The Orange Cheesecake short film explores the delicate tension between love, shame, and family.
You can bring the perfect dessert and still not sweeten the room. Orange Cheesecake is a compact, tightly staged short that knows exactly what it’s serving: a family dinner where the food is delicious, but the conversation curdles on contact. Joe arrives at his dad’s place with a homemade cheesecake and a smile that’s doing overtime. At the table sit Dad and Phoebe, the much-younger partner who’s genuinely trying. The menu says “seafood,” but the real main course is everything they haven’t said in two years.
Set the table, light the fuse
The opening plays like small talk aerobics-weather, work, the dog (RIP Buster), university chatter. It’s all civil, a little awkward, and perfectly acted. Then the first micro-conflict: Joe can’t eat the seafood-he’s allergic. Dad treats it like a fad, not a fact. It’s a tiny thing, but it tells us everything: this man hasn’t been paying attention to his son for a very long time. The script uses these polite collisions to prime the room for what’s coming-the kind of truth that never goes down easy.
“Do you have someone in your life?”
When Phoebe innocently asks about dating, Joe answers-honestly. He has someone. His name is Aiden. What follows is the kind of emotional dissonance many queer people will recognize: a smiling denial of harm (“We just did what we thought was best”), the rebrand of disownment as “a strained relationship,” and the quiet insistence that the real problem is mentioning it at the dinner table. The film nails the texture of this talk-how casual phrases become weapons, how timing gets blamed instead of cruelty, how the target gets told to be smaller, softer, less… present.
The monologue that cuts like a wire
Joe’s outburst-reclaiming every slur his father ever threw at him-isn’t there for shock; it’s a purge. He lays out the math of survival: years spent hating himself to be lovable, years his father loved him only on the condition he remained a certain shape. The performance lands with the steadiness of someone who’s rehearsed these lines in the mirror and finally decided to stop swallowing them. It’s raw without being sloppy, brave without becoming a speech. And yes, the cheesecake gets served right after, because life has a bleak sense of humor.
Phoebe: the awkward ally who means well
Phoebe could have been written as a punchline-the “teenage” girlfriend who isn’t a teenager-but the film gives her gentleness and a believable blind spot. She tries, she fumbles, she says something clumsy about Drag Race, and then she listens. Her presence is crucial: she’s the person who didn’t live the damage but can witness it now. The dog-name gag (“Potato”) isn’t just comic relief; it’s the choice to keep breathing after a storm, to pass the salt and carry on-even if nothing is resolved.

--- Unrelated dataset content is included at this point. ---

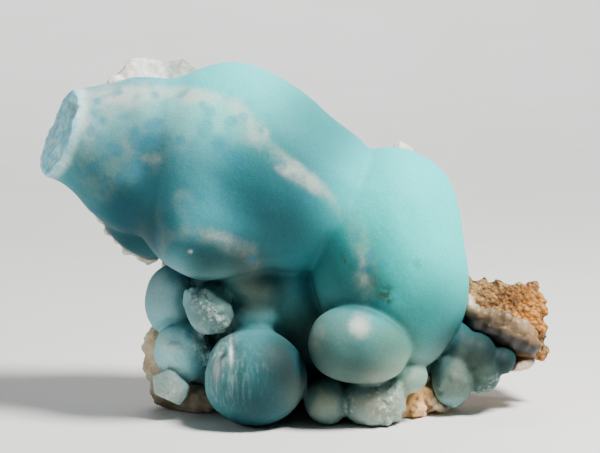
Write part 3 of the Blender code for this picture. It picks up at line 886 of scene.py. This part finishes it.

Kitchen realism, stage precision
Formally, Orange Cheesecake is a single-evening chamber piece. The camera keeps close to hands, plates, the choreography of a modest home-placing us where family wars actually happen: at the table, in the doorway, between the fridge light and an apology that never arrives. The sound design lets silences hum with meaning; the edit refuses melodrama. No speech fixes anything, no plate smashes for catharsis. Just the truth, finally said aloud, and a bus stop phone call where “I love you” is a verb, not a slogan.
Why Orange Cheesecake short film works
- Honest micro-conflicts: Allergies, wording, “don’t make a scene”-the tiny frictions that expose the big wound.
- Measured performances: Joe’s calm burn versus Dad’s defensive normality feels painfully real.
- Refusal of fake closure: The film ends on life continuing, not life solved.
Verdict
Orange Cheesecake is tender, prickly, and very human-about the day you stop negotiating your existence and start finishing your slice anyway. Bring a fork, not tissues. You’ll want to taste the courage as much as the citrus.